Brain Snacks: Tasty Tidbits of Knowledge

At one point in the book, Shukhov overhears someone refer to Stalin as "Old Whiskers" (1054). This is actually a reference to the term that got Solzhenitsyn arrested; he wrote a letter to a friend referring to Stalin as "the whiskered one" and was charged with anti-government sentiments and sentenced to the gulag in 1945. Solzhenitsyn wouldn't be released from jail until 1953. (Source: Parker, Ralph. "Introduction." One Day in the Life of Ivan Denisovich by Aleksandr Solzhenitsyn. Penguin Classics: 2000.)

Solzhenitsyn himself had more in common with prisoners like Tsezar than with Shukhov. Solzhenitsyn was college-educated and was a ranking officer in the Soviet army at the time of his arrest in 1945. (Source: Parker, Ralph. "Introduction." One Day in the Life of Ivan Denisovich by Aleksandr Solzhenitsyn.

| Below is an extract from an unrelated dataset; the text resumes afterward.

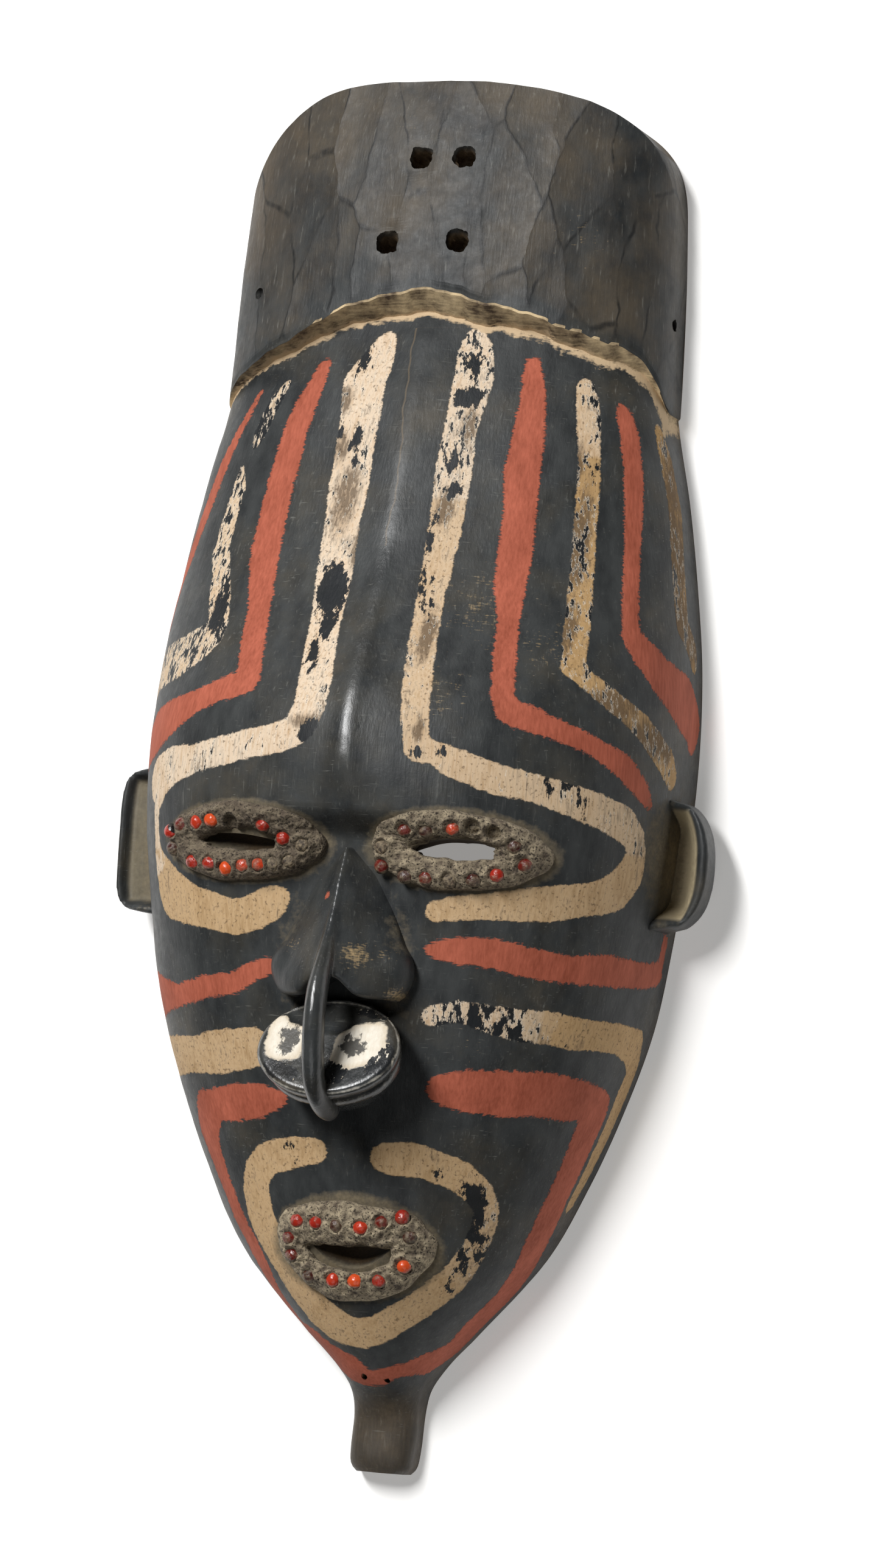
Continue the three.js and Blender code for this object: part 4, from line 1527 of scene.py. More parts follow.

Penguin Classics: 2000.)

All the early editions of One Day contained some degree of censorship, either by Soviet authorities or by Solzhenitsyn himself, who omitted details like the fact that Shukhov was tortured into confessing to a crime, in order to avoid trouble with the authorities. (Source: Willetts, H.T. "Forward." One Day in the Life of Ivan Denisovich by Aleksandr Solzhenitsyn. Translated by H.T. Willetts. Farrar, Straus and Giroux: New York, 1991.)

Solzhenitsyn won the Nobel Prize in Literature in 1970, but wasn't allowed to accept it in person till four years later. Solzhenitsyn was afraid to leave Russia for fear that he wouldn't be allowed back. He was actually expelled from Russia and stripped of his citizenship in 1974, and Solzhenitsyn and his family settled in Vermont. He finally returned to Russia in 1994, after the collapse of the Soviet Union, where he lived till his death in 2008. (Source)

Solzhenitsyn's most monumental work, The Gulag Archipelago, was published in the West in 1973 and had to be smuggled back into the Soviet Union, where people read it in secret. (Source: "Introduction." Edward Ericson. The Gulag Archipelago by Aleksandr Solzhenitsyn. Penguin Classics: 2002.)